Sarah Abu Abdallah, ’18 Blankets, 1′, print on cotton fiber, 53 x 63 cm. Image courtesy of Athr Gallery and Art Dubai.

This Saudi artist’s series entitled 18 Blankets depicted the rubble of war-torn cities or trash heaps in the desert, turning the domestic tradition of the woven Arabian carpet into something quite absurd. At US$1,600 for an edition of 4 by an artist who has exhibited at the MoMA, the Centre Pompidou, the Venice Biennale, and several more high-ranking institutions, these tapestries were a surprisingly affordable discovery.

Jitish Kallat

Galerie Templon

Jitish Kallat, Sightings, ‘D7M6Y2017’, 2017, 4 parts lenticular photopieces, 112 x 112 cm each panel.
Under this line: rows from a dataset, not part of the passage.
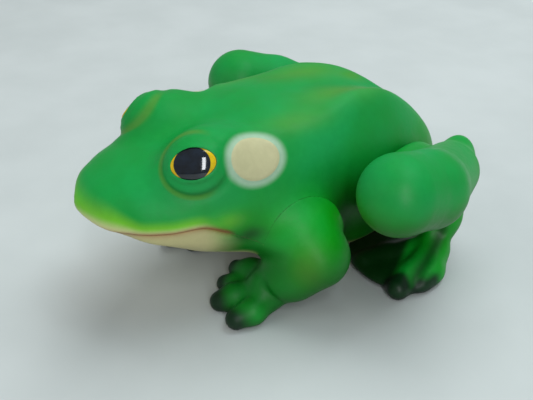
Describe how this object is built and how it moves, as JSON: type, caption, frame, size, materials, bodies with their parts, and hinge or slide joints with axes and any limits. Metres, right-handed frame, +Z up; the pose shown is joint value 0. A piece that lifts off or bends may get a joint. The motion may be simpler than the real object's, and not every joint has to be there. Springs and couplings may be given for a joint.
{
  "type": "jumping frog toy",
  "caption": "Crouching moulded frog toy with a key-wound clockwork in its belly that swings the hind legs to make it hop.",
  "frame": {"origin": "middle of the overall box at floor level", "axes": "+Z up, -Y the way the frog faces, +X its left side"},
  "size_m": [0.1418, 0.16, 0.0726],
  "materials": {
    "green_vinyl": "satin",
    "cream_vinyl": "satin",
    "eye_enamel": "gloss",
    "brass": "satin",
    "steel": "satin",
    "tinplate": "satin",
    "spring_steel": "blued"
  },
  "bodies": {
    "root": {"back_shell": "green_vinyl", "belly_shell": "cream_vinyl", "bottom_plate": "tinplate", "bracket_rivet_left": "steel", "bracket_rivet_right": "steel", "case_screw_chin": "steel", "case_screw_vent": "steel", "eye_left": "eye_enamel", "eye_right": "eye_enamel", "front_leg_left": "green_vinyl", "front_leg_right": "green_vinyl", "front_leg_screw_left": "steel", "front_leg_screw_right": "steel", "hip_bracket": "tinplate", "key_bushing": "brass", "mainspring": "spring_steel", "motor_screw_1": "steel", "motor_screw_2": "steel", "motor_screw_3": "steel", "motor_screw_4": "steel", "pillar_1": "steel", "pillar_2": "steel", "pillar_3": "steel", "pillar_4": "steel", "top_plate": "tinplate"},
    "winding": {"winding_key": "brass", "winding_arbor": "steel", "ratchet_wheel": "steel"},
    "great_wheel": {"great_wheel": "brass"},
    "click": {"click": "steel"},
    "second_wheel": {"second_arbor": "steel", "second_wheel": "brass"},
    "crank": {"crank_arbor": "steel", "crank_disc": "brass"},
    "hind_legs": {"hip_axle": "steel", "rocker_arm": "tinplate", "hind_leg_left": "green_vinyl", "hind_leg_right": "green_vinyl"},
    "rod": {"connecting_rod": "steel"}
  },
  "joints": [
    {"name": "key_turn", "type": "hinge", "parent": "root", "child": "winding", "pos_m": [0, -0.006, 0.02], "axis": [0, 0, 1], "continuous": true},
    {"name": "great_wheel_turn", "type": "hinge", "parent": "root", "child": "great_wheel", "pos_m": [0, -0.006, 0.0377], "axis": [0, 0, 1], "continuous": true},
    {"name": "click_lift", "type": "hinge", "parent": "great_wheel", "child": "click", "pos_m": [0, -0.015, 0.036], "axis": [0, 0, 1], "range_deg": [-20, 0], "stiffness_Nm_per_rad": 0.0005, "springref_deg": 5.73},
    {"name": "second_wheel_turn", "type": "hinge", "parent": "root", "child": "second_wheel", "pos_m": [0.00788, 0.00764, 0.035], "axis": [0, 0, 1], "continuous": true},
    {"name": "crank_turn", "type": "hinge", "parent": "root", "child": "crank", "pos_m": [0, 0.01879, 0.03], "axis": [0, 0, 1], "continuous": true},
    {"name": "leg_kick", "type": "hinge", "parent": "root", "child": "hind_legs", "pos_m": [0, 0.054, 0.038], "axis": [1, 0, 0], "range_deg": [0, 24]},
    {"name": "rod_swing", "type": "hinge", "parent": "hind_legs", "child": "rod", "pos_m": [0, 0.05109, 0.02431], "axis": [1, 0, 0], "range_deg": [-24, 0]}
  ],
  "couplings": [
    {"joint": "second_wheel_turn", "follows": "great_wheel_turn", "ratio": -4},
    {"joint": "crank_turn", "follows": "great_wheel_turn", "ratio": 13.333},
    {"joint": "rod_swing", "follows": "leg_kick", "ratio": -1}
  ]
}
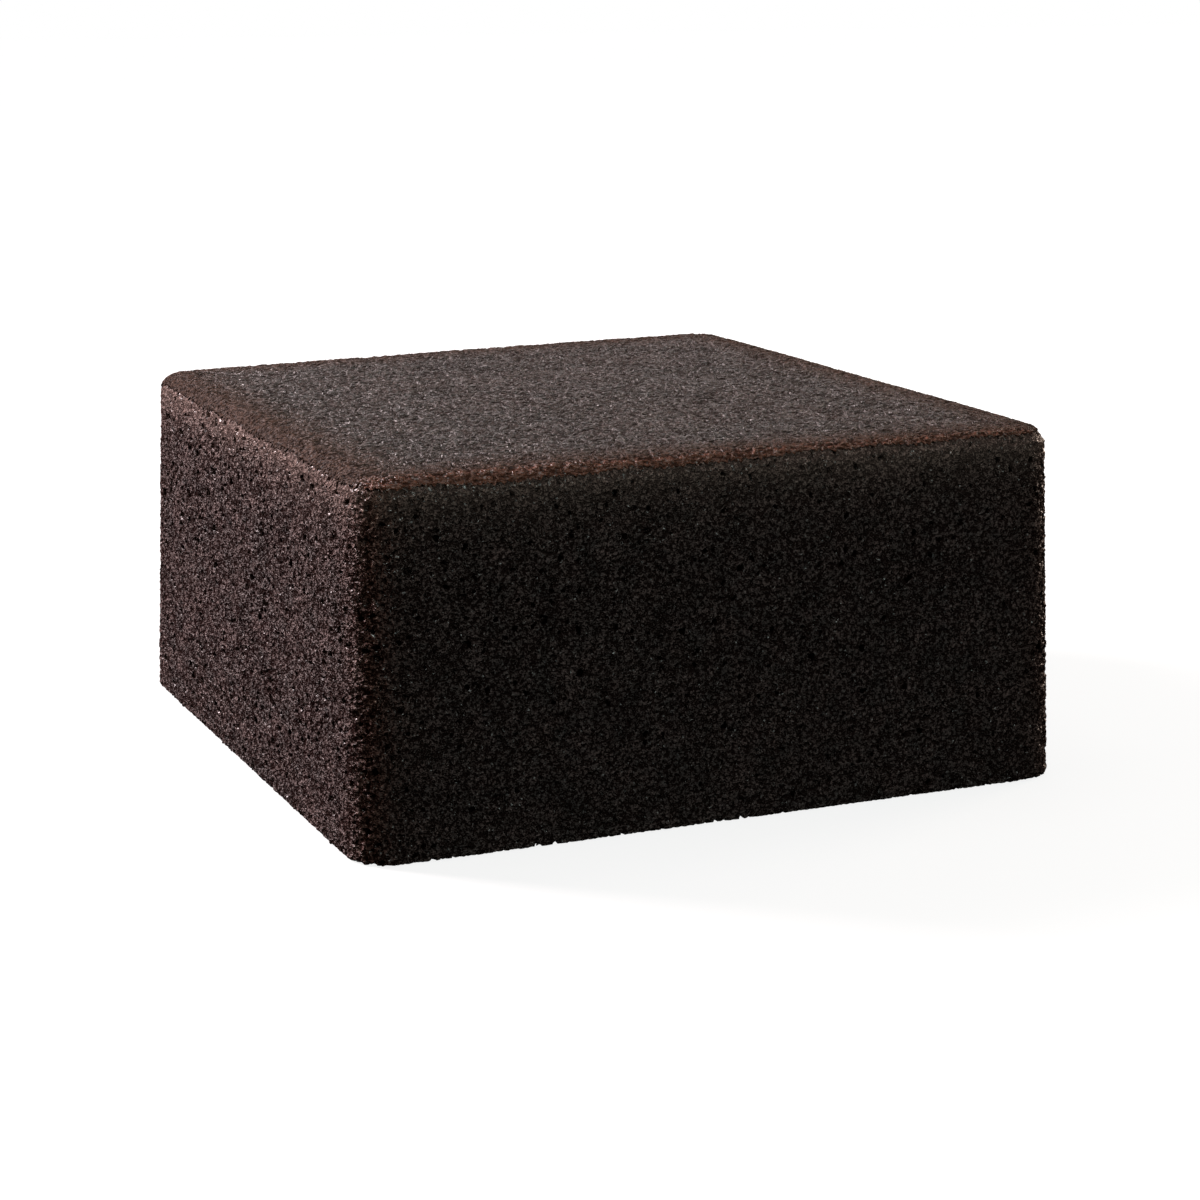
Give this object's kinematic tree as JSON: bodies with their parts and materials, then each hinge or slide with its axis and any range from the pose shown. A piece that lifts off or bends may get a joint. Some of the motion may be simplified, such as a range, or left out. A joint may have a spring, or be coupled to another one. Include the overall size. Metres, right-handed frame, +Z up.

Image courtesy of Galerie Templon and Art Dubai.

Chromatically stunning and almost inter-terrestrial, Jitish Kallat’s lenticular prints glitter with a hyper-real variance as the viewer moves alongside them. What may seem like cosmic, psychedelic phenomena are actually close-ups of fruits purchased at a market in Mumbai near to where the artist lives. The work dances upon the assumptions and blindspots of our limited vision, especially when we overlook the incredible beauty in the everyday.

Maia Naveriani

Gallery Artbeat

Maia Naveriani, ‘Authentic Behavior’, 2019, coloured pencils and mixed media on paper, 101 x 70 cm. Image courtesy of Gallery Artbeat and Art Dubai.

The colour pencil drawings of Georgian artist Maia Naveriani are intuitive, psychological and distinctively feminine. Seashells, seaweed and shafts of light penetrate her figures, girls become birds in button-up shirts, and hands offer hens in an offering. These whimsical, mystical sketches are just what we need to see after a very difficult year.

Ramin Haerizadeh, Rokni Haerizadeh, and Hesam Rahmanian

Gallery Isabelle van den Eynde

Ramin Haerizadeh, Rokni Haerizadeh, and Hesam Rahmanian, ‘Painting in Drag’, acrylic, oil, paper collage, heavy mold, canvas, velcro and wallpaper on tarp, 200.5 x 245 cm. Image courtesy of Gallery Isabelle van den Eynde and Art Dubai.

This Iranian artist trio have worked together since 2009 and live in self-imposed exile in Dubai. They plunder Persian cultural history and Iranian politics so that the religious oppression usually associated with the region explodes into colours, as they collage found newspapers and archival photos with a personal, tongue-in-cheek symbology.

Monir Shahroudy Farmanfarmaian

The Third Line

Monir Shahroudy Farmanfarmaian, ‘Kinetic Diamond’, 2018, mirror and reverse plexiglass painting, reverse glass painting on plaster and wood, 125 x 165 cm. Image courtesy The Third Line and Art Dubai.

Last, but definitely not least, Monir Shahroudy Farmanfarmaian’s geometric mirrors are always a delight to see at her estate’s home gallery The Third Line. Monir rubbed shoulders with New York’s avant garde, like Andy Warhol, Jackson Pollock and Joan Mitchell, then returned to Iran to study its folk and Sufi aesthetic traditions. She was particularly inspired by the finely cut āina-kāri mirror mosaics, such as those at the Shah Cheragh mosque in Shiraz. Hers is a pioneering, spiritual form of abstraction that harkens back to ancient West Asia.